Best Steps Taken by a Public Institution

Poets Way

They're four small steps for Boulder, but four giant steps for poem-kind: The first four of fifty proposed engraved sandstone slabs were laid in a walkway at the Boulder Public Library's south entrance last fall, featuring quotes by poets Wawatay Eninew, Rabindrath Tagore, Thomas Hornsby Ferril and Anna Akhmatova. According to project coordinator Michael Evans-Smith, a few new poets will be added to the walk each year for the next ten years; Evans-Smith hopes that upon completion, Poets Way will be "an interface between our world and the quieter, darker, more peaceful world beyond." A refreshing idea in a noisy, media-driven new millennium.
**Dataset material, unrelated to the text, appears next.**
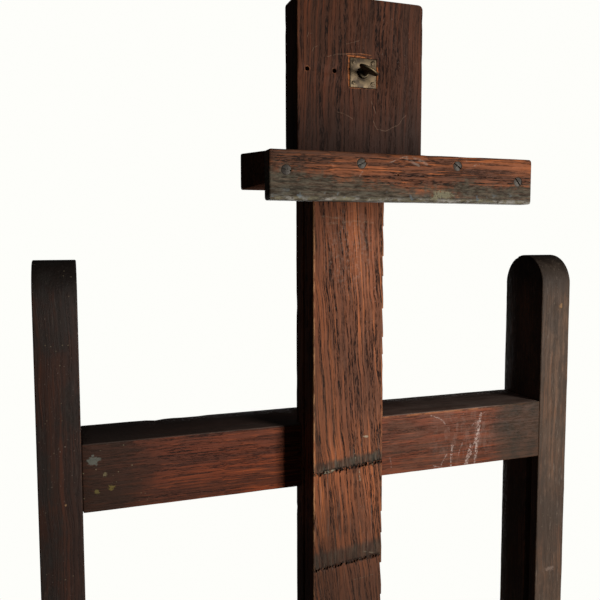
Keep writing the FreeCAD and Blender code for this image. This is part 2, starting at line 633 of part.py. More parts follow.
def ledge(name, face, way, middle, long, holes):
    """The block that the canvas meets: flat on the canvas's side, thicker towards the board."""
    if way > 0:
        outline = [("0", "0"), ("ledge_deep", "0"), ("ledge_deep", "ledge_thick"), ("0", "ledge_thin")]
    else:
        outline = [("0", "ledge_thick - ledge_thin"), ("ledge_deep", "0"), ("ledge_deep", "ledge_thick"),
                   ("0", "ledge_thick")]
    blank = board(name + "_ledge_blank", outline, long,
                  (f"{middle} - {long} / 2", LEDGE_FRONT, span(face, way, "0", "ledge_thick")), ALONG_X)
    return node(cut(name + "_ledge", blank, holes), name + "_ledge")


def lip(name, face, way, middle, long, holes):
    """The strip along the ledge's front that keeps the canvas from slipping off."""
    blank = plank(name + "_lip_blank",
                  (f"{middle} - {long} / 2", LIP_FRONT, span(face, way, "-lip_over", "ledge_thin")),
                  ("lip_thick", "lip_over + ledge_thin", long), ALONG_X, "lip_round")
    return node(cut(name + "_lip", blank, holes), name + "_lip")


def thumbscrew(name, height):
    """A screw with a flat wing; its end presses on the mast through the board."""
    shaft = rod(name + "_thumb_shaft", ("0", "0", "-(plate_proud + holder_thick)"), "thumb_radius",
                "plate_proud + holder_thick + thumb_collar_high + thumb_neck + paddle_high / 2")
    collar = rod(name + "_thumb_collar", ("0", "0", "thumb_play"), "thumb_collar_radius",
                 "thumb_collar_high")
    middle = "thumb_collar_high + thumb_neck + paddle_high / 2"
    ends = [rod(f"{name}_paddle_{i}", (f"{way} * (paddle_long - paddle_high) / 2", "paddle_thick / 2", middle),
                "paddle_high / 2", "paddle_thick", FACING_FRONT)
            for i, way in enumerate(("-1", "1"))]
    web = box(name + "_paddle_web", ("-(paddle_long - paddle_high) / 2", "-paddle_thick / 2",
                                     "thumb_collar_high + thumb_neck"),
              ("paddle_long - paddle_high", "paddle_thick", "paddle_high"))
    whole = fuse(name + "_thumbscrew_whole", [shaft, collar, web] + ends)
    turn = spun(FACING_FRONT, -THUMB_TURN)
    return node(copy_at(name + "_thumbscrew_placed", whole, ("plate_middle", PLATE_FRONT, height), turn),
                name + "_thumbscrew")


def holder(name, face, way, middle, long, lip_screws, board_holes):
    """A whole canvas holder. way is 1 where the board rises from the ledge and -1 where it hangs."""
    plate_height = f"{face} + {way} * plate_rise"

    cheek_spots = []
    for side in SIDES:
        for height in ("cheek_inset + cheek_screw_inset", "holder_high - cheek_inset - cheek_screw_inset"):
            at = (f"{CHEEK_START[side]} + cheek_thick / 2", CHEEK_BACK, f"{face} + {way} * ({height})")
            cheek_spots.append((at, spun(FACING_BACK, 50 * len(cheek_spots))))
    cheek_holes = scatter(name + "_cheek_screws", wood_screw(name + "_cheek_screw", "cheek_screw_long"),
                          cheek_spots)

    rise = f"{face} + {way} * ledge_screw_rise"
    ledge_spots = [((f"{BOARD_LEFT} + ledge_screw_inset", BOARD_BACK, rise), FACING_BACK),
                   ((f"{BOARD_RIGHT} - ledge_screw_inset", BOARD_BACK, rise), spun(FACING_BACK, 70))]
    ledge_holes = scatter(name + "_ledge_screws", wood_screw(name + "_ledge_screw", "ledge_screw_long"),
                          ledge_spots)

    lip_spots = [((f"{middle} + {across}", LIP_FRONT, f"{face} + {way} * {height}"), spun(FACING_FRONT, slope))
                 for across, height, slope in lip_screws]
    lip_holes = scatter(name + "_lip_screws", wood_screw(name + "_lip_screw", "lip_screw_long"), lip_spots)

    inset = "(plate_side / 2 - plate_screw_inset)"
    plate_spots = [((f"plate_middle + {across} * {inset}", PLATE_FRONT, f"{plate_height} + {up} * {inset}"),
                    spun(FACING_FRONT, 40 * (2 * across + up)))
                   for across in (-1, 1) for up in (-1, 1)]
    plate_holes = scatter(name + "_plate_screws", plate_screw(name + "_plate_screw", "plate_screw_long"),
                          plate_spots)
    bore = rod(name + "_thumb_bore", ("plate_middle", f"{BOARD_BACK} + 1", plate_height),
               "thumb_radius + thumb_play", "holder_thick + plate_proud + 2", FACING_FRONT)
    recess = box(name + "_plate_recess",
                 ("plate_middle - plate_side / 2 - plate_gap", f"{BOARD_FRONT} - 1",
                  f"{plate_height} - plate_side / 2 - plate_gap"),
                 ("plate_side + 2 * plate_gap", "plate_thick - plate_proud + 1", "plate_side + 2 * plate_gap"))

    holder_board(name, face, way, cheek_holes + ledge_holes + plate_holes + [bore, recess] + board_holes)
    for i, side in enumerate(SIDES):
        cheek(name, side, face, way, cheek_holes[2 * i:2 * i + 2])
    ledge(name, face, way, middle, long, ledge_holes + lip_holes)
    lip(name, face, way, middle, long, lip_holes)
    blank = box(name + "_plate_blank",
                ("plate_middle - plate_side / 2", PLATE_FRONT, f"{plate_height} - plate_side / 2"),
                ("plate_side", "plate_thick", "plate_side"))
    node(cut(name + "_screw_plate", blank, [bore] + plate_holes), name + "_screw_plate")
    thumbscrew(name, plate_height)


THUMB_TURN = dict((alias, value) for alias, value, note in DIMENSIONS)["thumb_turn"]

# Lip screws: across from the ledge's middle, up from its canvas side, and the slot's slope.
HEAD_LIP_SCREWS = [(-100.7, 9.2, -10), (-40.7, 15.7, 25), (42.8, 16.5, -35), (100.2, 5.4, -50)]
TRAY_LIP_SCREWS = [(-270 + 108 * i, 10 + 3 * (i % 2), 37 * i) for i in range(6)]

nail_holes = [rod(f"nail_hole_{name}", (f"plate_middle - {name}", f"{BOARD_FRONT} + nail_deep",
                                        "head_face + plate_rise"), "nail_radius", "nail_deep + 1", FACING_FRONT)
              for name in ("nail_near", "nail_far")]
holder("head", "head_face", 1, "head_ledge_middle", "head_ledge_long", HEAD_LIP_SCREWS, nail_holes)
holder("tray", "tray_face", -1, "tray_ledge_middle", "tray_ledge_long", TRAY_LIP_SCREWS, [])

# ---------------------------------------------------------------- check and write

doc.recompute()
for thing in doc.Objects:
    if "Invalid" in thing.State or "Error" in thing.State:
        raise RuntimeError(f"{thing.Name} failed: {thing.State}")
for thing in nodes:
    if thing.Shape.isNull() or not thing.Shape.isValid() or not thing.Shape.Solids:
        raise RuntimeError(f"{thing.Label} has no sound shape")

os.makedirs("parts", exist_ok=True)
for thing in nodes:
    thing.Shape.exportStep(f"parts/{thing.Label}.step")
    size = thing.Shape.BoundBox
    print(f"{thing.Label:22s} {len(thing.Shape.Solids)} solids, {thing.Shape.Volume / 1000:8.1f} cm3, "
          f"X {size.XMin:.1f} {size.XMax:.1f}, Y {size.YMin:.1f} {size.YMax:.1f}, "
          f"Z {size.ZMin:.1f} {size.ZMax:.1f}")
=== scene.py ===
import json
import math
import random

import bmesh
import bpy
from mathutils import Matrix, Vector, noise


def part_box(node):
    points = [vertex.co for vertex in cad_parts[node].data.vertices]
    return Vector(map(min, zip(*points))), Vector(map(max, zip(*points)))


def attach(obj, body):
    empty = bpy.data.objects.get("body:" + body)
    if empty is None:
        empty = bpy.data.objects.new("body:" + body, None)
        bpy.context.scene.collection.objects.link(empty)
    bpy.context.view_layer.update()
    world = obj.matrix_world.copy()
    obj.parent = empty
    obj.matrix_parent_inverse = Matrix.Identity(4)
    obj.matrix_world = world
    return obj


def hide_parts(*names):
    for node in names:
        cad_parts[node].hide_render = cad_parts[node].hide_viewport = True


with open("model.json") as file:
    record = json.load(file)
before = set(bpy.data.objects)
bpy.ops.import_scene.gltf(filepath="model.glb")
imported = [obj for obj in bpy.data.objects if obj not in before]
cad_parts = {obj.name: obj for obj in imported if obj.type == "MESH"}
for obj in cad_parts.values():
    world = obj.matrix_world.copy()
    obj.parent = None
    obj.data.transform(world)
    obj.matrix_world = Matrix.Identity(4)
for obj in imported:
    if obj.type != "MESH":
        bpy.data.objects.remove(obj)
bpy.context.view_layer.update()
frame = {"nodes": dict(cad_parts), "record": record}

# Everything is in metres, in the frame's axes: +X to the right seen from the front, the front
# faces -Y, +Z up. MM turns millimetres into metres.
MM = 0.001

# ---------------------------------------------------------------- places, read from the frame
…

Over the years, Ocean View Books (the press relocated from the West Coast in the mid 1990s, thus the name) has published a series of volumes on the history of Colorado art. The two-person operation -- Lee Ballentine is the designer; his wife, Jennifer MacGregor, is the editor -- has just put out its tenth issue, The Erotic Art of Edgar Britton, by poet Jane Hilberry. The volume takes a look at Britton, the state's most significant modern sculptor of the mid-twentieth century. Previous monographs have been devoted to Edward Marecak and Roland Detre; there have also been surveys on modern sculpture and painting. Luckily for us, Ocean View isn't finished yet, with more books in the Documents of Colorado Art collection being added to the list all the time.
You know the cows are coming home when normally sleek and sultry local entertainer Lannie Garrett pulls on her cowgirl outfit and emerges as Patsy DeCline, a country singer who's never going to make it to the Grand Ole Opry. On Friday and Saturday nights through May 5, the popular sendup of country music transforms the Denver Buffalo Company into the ReCliner Lounge. You'd be crazy to miss it.